Since none of us has a remote control that fast forwards our lives like Adam Sandler's character in Click, we can only guess on how the fiscal cliff will impact our lives—especially for those in the real estate market.

As Washington's lawmakers meet for negotiations, media reports abound about increased taxes, higher unemployment, decreased business spending, debt ceiling doubts, and expiring unemployment deadlines.  If you listen (and read) carefully, terms like "could," "possible" and "might" are sprinkled throughout the reports. The truth is none of us knows for sure what is going to happen. 

Many Old Dominion Realty customers have voiced concern regarding the fiscal cliff and future real estate transactions.  Let's take a look at the facts surrounding the fiscal cliff and its impact on the US housing industry.

Bipartisan cooperation is lacking during these Washington summits, allowing each side to create its own agenda for scaling different sides of the cliff instead of working together.  Regardless of how politicians deal with the fiscal cliff, real estate markets — now seeing a boost in activity — will be influenced.  The question is how?

Much will depend upon how the combination of government spending reductions and tax cut expirations are handled. If Washington takes a moderate approach (extending tax cuts and the mortgage interest deductions), financial experts feel the results on housing would be positive.

If elected officials opt for allowing tax cuts to expire, cutting government spending, and eliminating mortgage interest tax deductions, the outcome for the now-healing housing market would have an opposite effect.

In a recent article on Investors.com Jed Kolko, chief economist at Trulia.com, stated, "The best-case scenario is a deal that avoids sharp tax increases and spending cuts next year.  With that kind of deal, you would avoid stalling or reversing the economic recovery while at the same time creating a long-term path for getting the government budget more in balance."

There are three possible scenarios:

  1. No agreement is reached.  Tax cuts expire, taxes increase, and deep government spending cuts are applied. The overall real estate market would suffer negative consequences. From a homebuyer's standpoint, this would mean higher tax rates and less take home dollars.  Potential homebuyers would have less money to spend and have no choice but to purchase a lower priced property or even to postpone their home purchase entirely.

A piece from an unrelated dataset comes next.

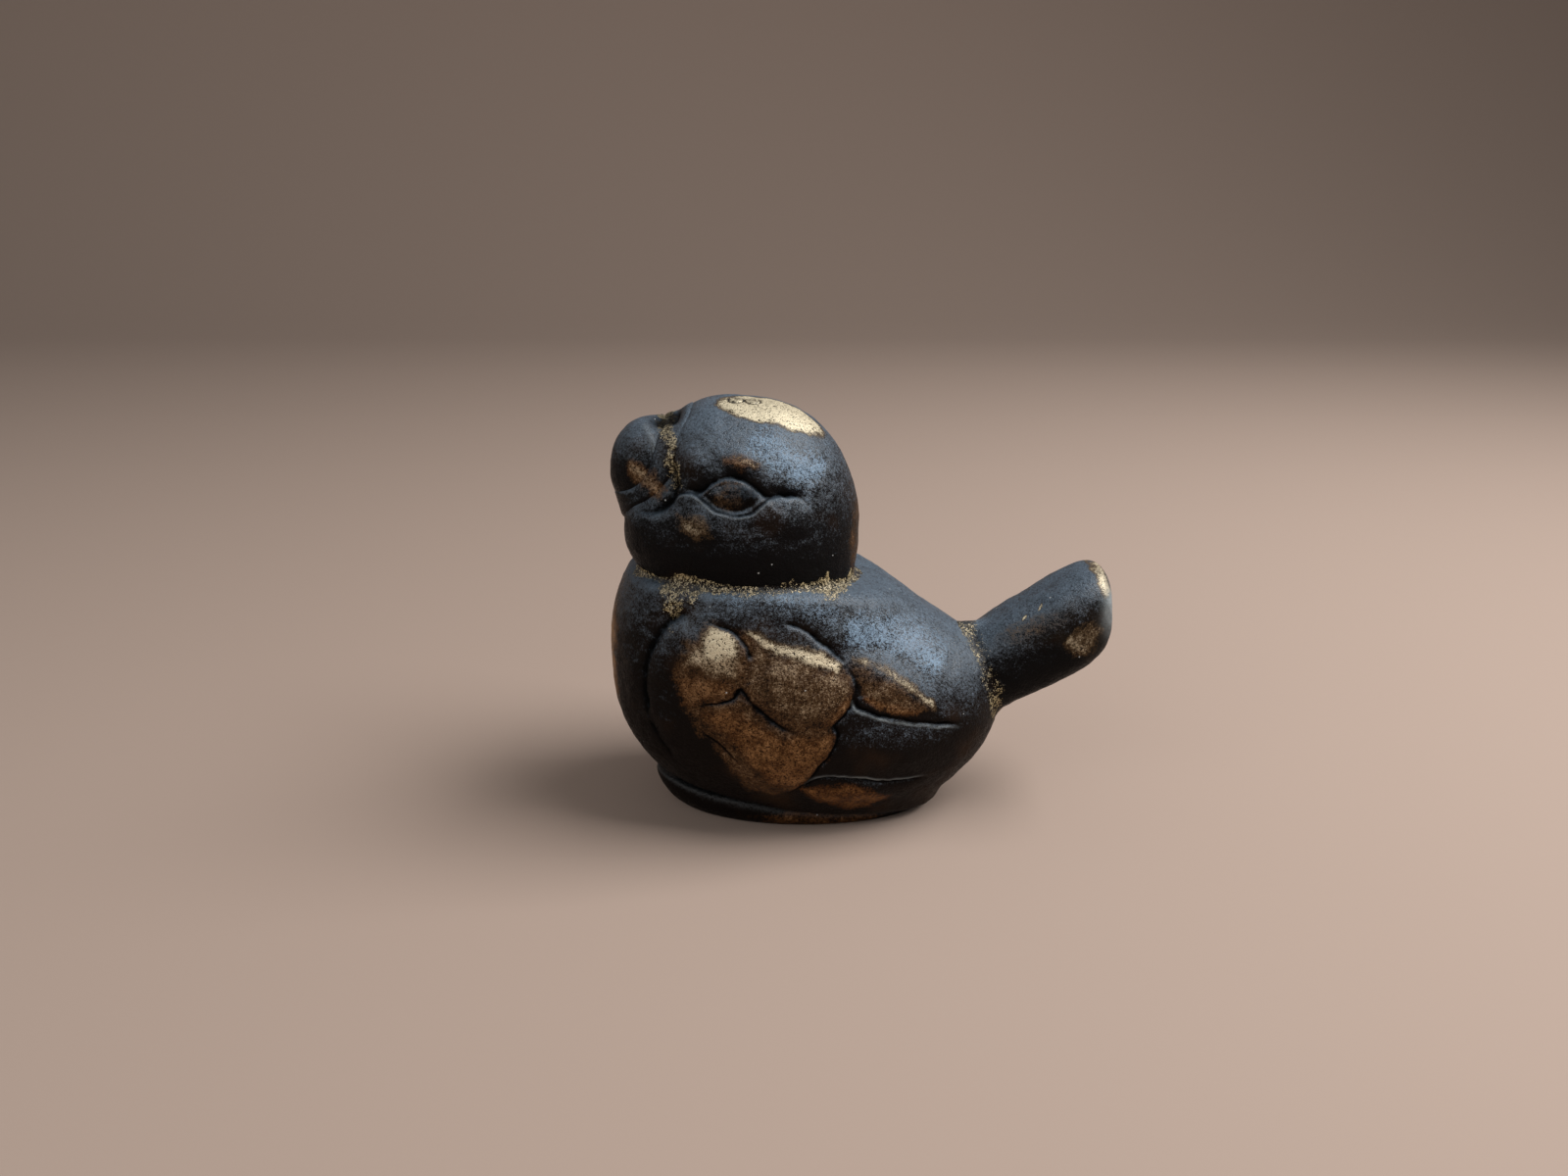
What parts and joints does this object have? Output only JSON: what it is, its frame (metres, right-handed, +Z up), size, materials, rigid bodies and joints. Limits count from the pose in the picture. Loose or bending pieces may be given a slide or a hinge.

Some experts feel a combination of spending cuts and tax increases would catapult the country's economy back into a recession—never a positive sign for the real estate industry.

  1. Democratic Party's Answer to Fiscal Cliff.  Under this proposal, tax rates are increased on households earning more than $250,000.  This option leaves tax deductions and mortgage interest deductions unscathed for the most part except for the luxury real estate market.
  2. Republication Party's Answer to Fiscal Cliff – The Republication party's answer involves generating $800 billion in new revenues.  Bush tax cuts would be extended for one year with revenue being raised in other areas including ending tax breaks.  The elimination of which tax breaks have not been detailed, but experts feel the mortgage interest deduction would definitely be "on the chopping block".

The primary worry for most homeowners is how Washington will handle tax deductions for home mortgages.  On one side, Washington appears to be considering reducing it or eliminating it because it represents about a $100 billion loss in annual revenue for the government.  On the other side, the mortgage interest deduction supports the US housing market by making home ownership more affordable.  Its elimination would be like kryptonite to the real estate industry. Real estate groups continue to lobby to keep the deduction in place.

Even if Washington arrives at a mutually beneficial agreement on reducing spending and raising revenue by the end of 2012, the real estate market won't be off the hot seat until specific details are released.

The moral of the story is every news report will put a different spin on the fiscal cliff and its impact on the real estate market.  Unless you own a crystal ball, the only thing to do is to wait and see what 2013 brings.